Im looking at the MST and Zillas

I do a lot of off camber hills, steep hill, creek embankments soft mud

zillas 26in (295 shipped)
zillas 27in (333 shipped)
MST 25in (333 ?????) 

I here the Zillas have a soft side wall and I do a lot of rock riding and dont want to bust one.


----------



## Hondaex (Oct 9, 2010)

Anyone no the real size on a 27in Zilla 26??? I know they run short.
I want aleast 25 maybe a 26in tall tire.


----------



## Hondaex (Oct 9, 2010)

If I go with the 27 Zillias how much top end do you lose????
what do the 27 truely measure????


----------



## gpinjason (Nov 10, 2009)

I would go with the 27" Zillas, they aren't much heavier than stock tires, and perform very well... I don't know the actual measurements on them but I think they run pretty true to size...

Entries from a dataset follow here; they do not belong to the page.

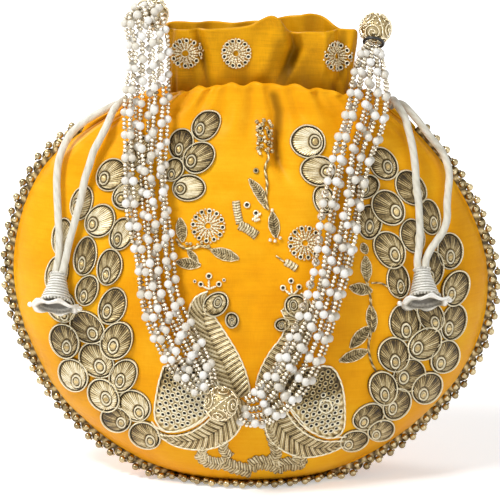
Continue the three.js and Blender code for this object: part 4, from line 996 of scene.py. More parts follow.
BACK_WALL = np.array([
    (150, 2.0), (168, 0.4), (190, 3.2), (212, 0.2), (232, 3.6), (252, 0.4), (268, 2.6), (286, -0.4),
    (304, 2.4), (322, 0.2), (340, 3.4), (354, 1.0)], float)
BACK_RIM = np.array([
    (150, -4.5), (170, -2.0), (200, -2.3), (250, -2.4), (275, -1.2), (300, 0.6), (312, 1.2), (328, -1.0),
    (345, -5.0), (354, -8.0)], float)
front_rim, back_wall, back_rim = through(FRONT_RIM, 1), through(BACK_WALL, 1), through(BACK_RIM, 1)


def frill_fold(column, row):
    """Depth of the frill's folds: depth * exp(-(distance / width)^2) from each line."""
    depth = np.zeros(np.shape(column))
    for line, width, deep, skew in FRILL_FOLDS:
        away, side, _ = along_line(line, column, row)
        depth += deep * np.exp(-(away / np.where(side < 0, width * skew, width / skew)) ** 2)
    return depth


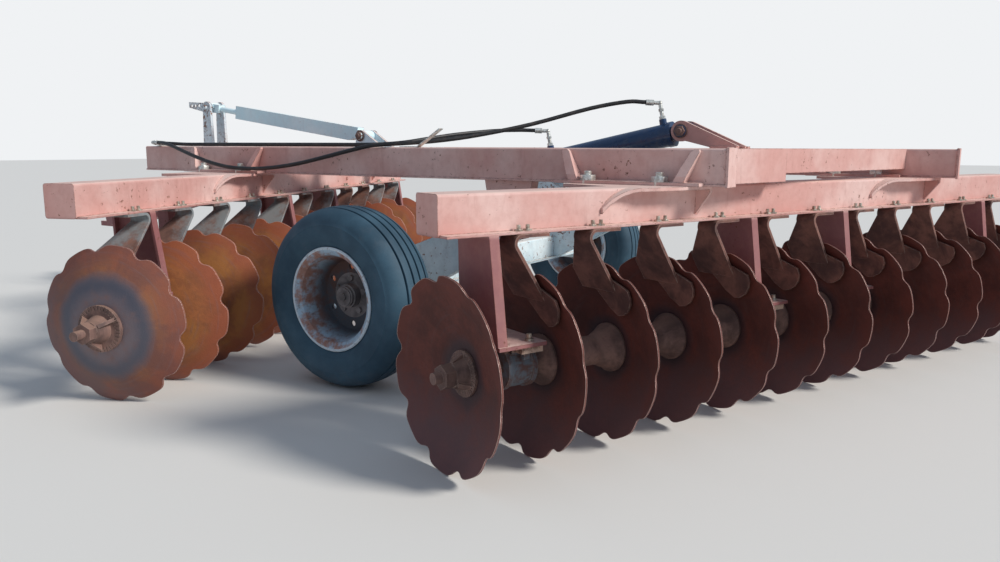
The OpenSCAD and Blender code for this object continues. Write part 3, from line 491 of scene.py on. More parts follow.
@dataclass(frozen=True)
class GangSteel:
    """Rusted disc plate: concentric soil marks, a worn rim and a burnished zone round the hub.

    Attributes:
        name: material name.
        line: the gang that the discs sit on.
        light: lighter rust.
        dark: darker rust.
        worn: colour where soil keeps the plate bare.
        zone: radius of the zone round the hub where the plate is smoother.
        zone_share: how much that zone shows.
        zone_discs: how many discs, from the left end, have that zone.
        soft: half the width over which that zone fades out.
        band: colour of the dark band at that zone's border; on the rear discs, where every disc has
            the zone, it is painted shade round the spools.
        low: colour that grows across a disc one way as painted light: a paler mauve-grey at the
            bottom of the rear discs, painted bounce light from the floor, and a greyer tone towards
            the gang's +Y and down on the front discs, painted shade.
        outer: colour of the lobes.
        rim: colour of the worn edge.
        rim_share: how much it shows.
        painted_light_share: how much that painted light shows.
        painted_light_way: direction across the disc in which it grows, along the gang's Y and Z.
        outer_share: how much the lobes' colour shows.
        first: tone of the discs that have the zone.
        first_share: how much that shows.
        gold: colour of the dusty patches.
        gold_share: how much they show.
        lobes: radii between which the lobes' colour grows.
        edge: radii between which the worn edge sets in.
        before: how far along the shaft a disc's own stretch begins before the disc.
        clouds: where the rust is lighter.
        grains: its pitting.
        dusting: the dusty patches.
        soil_rings: marks that soil leaves round the hub.
        zone_patches: where the zone shows more.
    """

    name: str
    line: GangLine
    light: Colour
    dark: Colour
    worn: Colour
    zone: float
    zone_share: float
    zone_discs: float
    soft: float
    band: Colour
    low: Colour
    outer: Colour
    rim: Colour
    rim_share: float
    painted_light_share: float = 0.6
    painted_light_way: tuple[float, float] = (0.0, -1.0)
    outer_share: float = 0.4
    first: Colour = srgb(134, 92, 78)
    first_share: float = 0.0
    gold: Colour = srgb(184, 120, 58)
    gold_share: float = 0.0
    lobes: tuple[float, float] = (0.26, 0.36)
    edge: tuple[float, float] = (0.3, 0.325)
    before: float = 0.17
    clouds: Patches = Patches(6.5, 6.0, 0.65, 0.34, 0.66, twist=0.3)
    grains: Patches = Patches(70.0, 6.0, 0.7, 0.36, 0.68)
    dusting: Patches = Patches(4.2, 5.0, 0.6, 0.44, 0.62, twist=0.6)
    soil_rings: Patches = Patches(1.0, 3.0, 0.6, 0.5, 0.72)
    zone_patches: Patches = Patches(16.0, 5.0, 0.65, 0.25, 0.55, 1.0, 0.55)

    def build(self) -> Material:
        """Builds the material.

        Returns:
            The material.
        """
        g = Graph(self.name)
        x, y, z = g.split(g.gang(self.line))
        radius = g.reach(y, z)
        angle = g.math("ARCTAN2", z, y)
        index = g.math("FLOOR", g.math("DIVIDE", g.plus(x, self.before), self.line.pitch))
        # each disc takes its patches from another part of the noise
        shift = g.times(index, 3.7)
        flat = g.join(g.plus(y, shift), z, g.times(x, 0.3))
        rings = g.join(g.times(radius, 60.0), g.times(angle, 1.3), shift)
        cloud = g.patches(self.clouds, flat)
        colour = g.mix(cloud, self.dark, self.light)
        grain = g.patches(self.grains, flat)
        colour = g.mix(g.times(grain, 0.42), colour, self.dark)
        tone = g.fit(g.chance(index), 0.0, 1.0, 0.0, 0.3)
        colour = g.mix(tone, colour, self.dark)
        first = g.math("LESS_THAN", index, self.zone_discs)
        gold = g.times(g.patches(self.dusting, flat), self.gold_share)
        colour = g.mix(gold, colour, self.gold)
        lobes = g.plus(radius, g.times(cloud, 0.05))
        colour = g.mix(g.fit(lobes, *self.lobes, 0.0, self.outer_share), colour, self.outer)
        patch = g.fit(cloud, 0.0, 1.0, self.first_share, 0.6 * self.first_share)
        colour = g.mix(g.times(first, patch), colour, self.first)
        # painted light across each disc: bounce light from the floor at the bottom of the rear
        # discs, shade towards the gang's +Y and down on the front discs
        way = g.plus(g.times(y, self.painted_light_way[0]), g.times(z, self.painted_light_way[1]))
        fade = g.minus(way, g.times(cloud, 0.08))
        colour = g.mix(g.fit(fade, -0.06, 0.26, 0.0, self.painted_light_share), colour, self.low)
        ring = g.patches(self.soil_rings, rings)
        colour = g.mix(g.times(ring, 0.22), colour, self.worn)
        # the zone round the hub on the discs that have it, and the dark band at its border, which
        # on the rear discs is painted shade round the spools
        blur = g.plus(radius, g.times(g.noise(9.0, 4.0, 0.6, flat), 0.05))
        zone = g.fit(blur, self.zone + self.soft, self.zone - self.soft)
        zone = g.times(g.times(zone, first), self.zone_share)
        zone = g.times(zone, g.patches(self.zone_patches, flat))
        colour = g.mix(zone, colour, self.worn)
        near = g.math("ABSOLUTE", g.minus(blur, self.zone - 0.5 * self.soft))
        band = g.times(g.fit(near, 1.6 * self.soft, 0.0), first)
        colour = g.mix(g.times(band, 0.8 * self.zone_share), colour, self.band)
        # bare steel on the worn edge
        edge = g.edge(0.004, 0.02, 0.2)
        rim = g.times(g.fit(radius, *self.edge), edge)
        colour = g.mix(g.times(rim, self.rim_share), colour, self.rim)
        rough = g.minus(0.72, g.times(g.most(zone, rim), 0.3))
        metal = g.times(g.most(zone, rim), 0.6)
        height = g.plus(g.times(grain, 0.7), g.times(ring, 0.3))
        g.bump(height, 0.0007, 0.7, soft_edge=0.0015)
        return g.finish(colour, rough, metal)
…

I don't think you will lose top end, only way to lose top end is changing gearing/clutching... with a larger diameter tire, you will actually be going faster than your speedometer reads...


----------



## Hondaex (Oct 9, 2010)

gpinjason said:


> I would go with the 27" Zillas, they aren't much heavier than stock tires, and perform very well... I don't know the actual measurements on them but I think they run pretty true to size...
> 
> I have read that the 25 and 26 are about and 1in short. If the 27 are true to size that would be cool  I think the eiger can handle that. I HOPE
> 
> ...


Thats what I was thinking just for got which way that went.

I read that some peeps lost top end with bigger tires, maybe a weight problem????

My buddy has a 450 Foreman with 25 Gators, and he gets stuck alot so I want something better


Thanks


----------



## gpinjason (Nov 10, 2009)

You might need a lift.. Not sure... My buddy had an eiger with 2" lift and 28" mudlites... It did fine...


----------



## Hondaex (Oct 9, 2010)

I just sent Martha an emile about a set of 26 or 27 Zillas

and will be calling to order a set 

Just not shur if the 27 will work with ou a lift or clutch work :33:


----------



## Polaris425 (Dec 16, 2004)

If you do a lot of rock, I would have actually gone with the MST instead, they would probably do better on rock b/c they have a flatter tread profile. Just My $0.02


----------



## Hondaex (Oct 9, 2010)

Most of my rock riding is when we go to PA, not a hole lot of rock around here. But I do agree with you if I did a lot of rock here. Plus the extra $90 for the tires and $80 shipping put them out of my price range.


----------



## Polaris425 (Dec 16, 2004)

Ah.. ok well that changes things then, I thought you meant you rode on them all the time.


----------



## Hondaex (Oct 9, 2010)

we ride PA 3 to 5 times a yr and it is 75% rock and do about 80 plus miles a day


----------



## trailmaker (Jun 29, 2010)

Yeah thats seems to be all we have up hear. But i have to agree with polaris about a flatter tread my big horn 2.0 do great with all the rock and i think is has to do with the flat tread on the tire.  I have to be in four wheel to go up some of the steep terrain with my Swamplites or ill start spinning the tires and when that happens you can get yourself in some real trouble if you dont regain traction.

But those prices seem pretty good ithink i paid almost $400 for my big horns and there not nearly as aggressive of a tire.


----------



## Hondaex (Oct 9, 2010)

we ride up your way at Shamokin, and your right there is a lot of rock and if you f### up you can get in a lot of trouble as some of the hills are long and steep with some big rocks.


----------



## Hondaex (Oct 9, 2010)

just got my tires

now i want to cut my cast off so i can put them on.


----------